To solve such a system, you would then set up a system of equations and numerically backsolve for an answer, in terms $n_{vap},x_{i},y_{i}$. For example you might feed a set of equations the seed values of $n_{vap}=1$ and $x_i=.5=y_i$ such as seen below, then optimize your values to minimize the error between the calculated and target values.

The above seed values could then optimize to a particular solution that looks like. Note that this does not represent the whole of the solution space.

If you wish to further control where your particular solution ends up, you can restrict the solution space by hold one of the values to be a known constant. Below is one such example as described per your comments.

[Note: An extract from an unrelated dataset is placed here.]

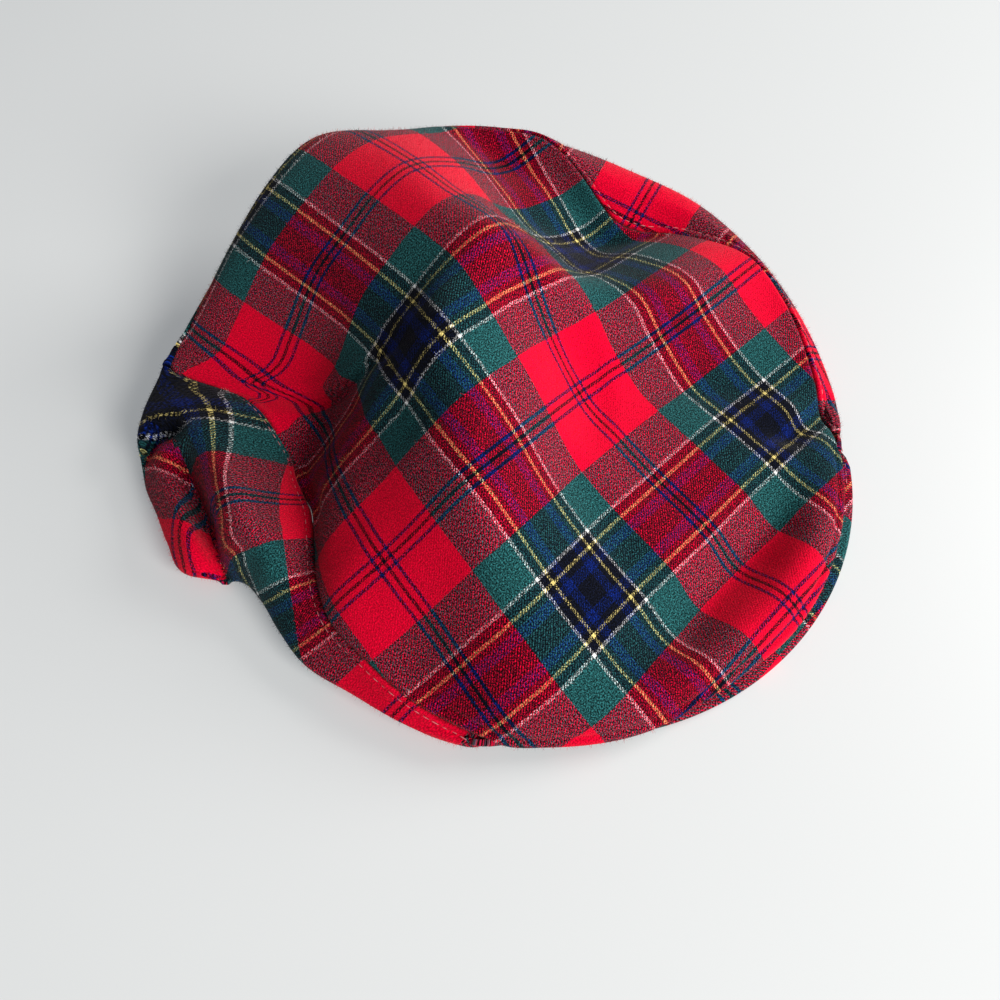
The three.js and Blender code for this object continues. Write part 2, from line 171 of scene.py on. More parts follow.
def crownSurface(bearings, rows):
    # points on the outside of the cap; rows run from 0 at the middle over 4 at the seam and 6 at the widest point
    # to 9 at the head opening
    bearings, rows = np.asarray(bearings, float), np.asarray(rows, float)
    seamR, wideR = (smoothThrough(column("bearing"), column(n), bearings, 360) for n in ("seamR", "wideR"))
    heights = {n: smoothThrough(column("bearing"), column(n), bearings, 360)
               for n in ("inner", "mid", "shoulder", "seamZ", "crest", "wideZ")}
    rimR, rest = openingRadius(bearings), restHeight(bearings)
    east, north = np.sin(np.radians(bearings)), -np.cos(np.radians(bearings))
    lean = crownMiddle["slopeX"] * east + crownMiddle["slopeY"] * north
    flat = np.zeros_like(bearings)
    stopsR = [flat - ring["innerR"], flat, flat + ring["innerR"], (ring["innerR"] + seamR * ring["shoulderShare"]) / 2,
              seamR * ring["shoulderShare"], seamR, (seamR + wideR) / 2, wideR, wideR - tuck["in"],
              wideR + (rimR - wideR) * under["share"], rimR]
    stopsZ = [heights["inner"] - 2 * lean * ring["innerR"], flat + crownMiddle["height"], heights["inner"],
              heights["mid"], heights["shoulder"], heights["seamZ"], heights["crest"], heights["wideZ"],
              rest + tuck["height"], rest + under["height"], rest]
    at = np.arange(len(stopsR)) - 1.0
    stopsR, stopsZ = np.array(stopsR), np.array(stopsZ)
    r = np.empty((len(bearings), len(rows)))
    z = np.empty_like(r)
    for i in range(len(bearings)):
        r[i] = smoothThrough(at, stopsR[:, i], rows)
        z[i] = smoothThrough(at, stopsZ[:, i], rows)
    x, y = r * east[:, None], r * north[:, None]
    middle = (crownMiddle["height"] + crownMiddle["slopeX"] * x + crownMiddle["slopeY"] * y
              + crownMiddle["bendX"] * x * x + crownMiddle["twist"] * x * y + crownMiddle["bendY"] * y * y)
    z += (middle - z) * (1 - blend(r, crownMiddle["from"], crownMiddle["to"]))
    upper = (1 - blend(rows, *foldRows))[None, :]
    for left, right, line in folds:
        nearest = np.full(x.shape, np.inf)
        change = np.zeros(x.shape)
        for (fromX, fromY, fromRise), (toX, toY, toRise) in zip(line[:-1], line[1:]):
            runX, runY = toX - fromX, toY - fromY
            run = np.clip(((x - fromX) * runX + (y - fromY) * runY) / (runX**2 + runY**2), 0, 1)
            off = np.hypot(x - fromX - run * runX, y - fromY - run * runY)
            side = (runX * (y - fromY) - runY * (x - fromX)) / math.hypot(runX, runY) / np.maximum(off, 0.001)
            wide = (left + right) / 2 + (left - right) / 2 * np.clip(side, -1, 1)
            rise = (fromRise + (toRise - fromRise) * run) * np.exp(-(off / wide) ** 2)
            change = np.where(off < nearest, rise, change)
            nearest = np.minimum(nearest, off)
        z += upper * change
    room = np.clip(heights["seamZ"] - rest - seamClear, 1, leastFold)[:, None]
    lowest = rest[:, None] + room * upper * blend(rows, *liftRows)[None, :]
    return np.stack([x, y, np.maximum(z, lowest)], axis=-1)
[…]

In this case, it is not possible to find a reasonable solution, as $n_{vap}=0.25~\text{mol}$ lies outside the solution space for this system of equations. Without going too heavily into the derivation, it can generally be stated that this value is a bit too low to garuntee that you will be able to find a solution. This more says that if you had this system, it would likely evolve off more of its liquid into the gas phase at in order to reach equilibrium than it says the system could not exist, though yours is not an unreasonable reading of the result.

A good rule of thumb for this would be that you can expect to find a reasonable solution for $\left\{x_i,y_i\right\}$ for any system in which $s_1 \leq n_{vap} \leq s_2$ holds, however this is by far the most complicated way to solve out this system of equations. A simpler approach to this would be to hold either $x_i$ or $y_i$ constant to restrict the solution space, as any constant value on the bounds of $\left\lbrack0,1\right\rbrack$, as already assumed will garuntee a unique solution to the system of equations.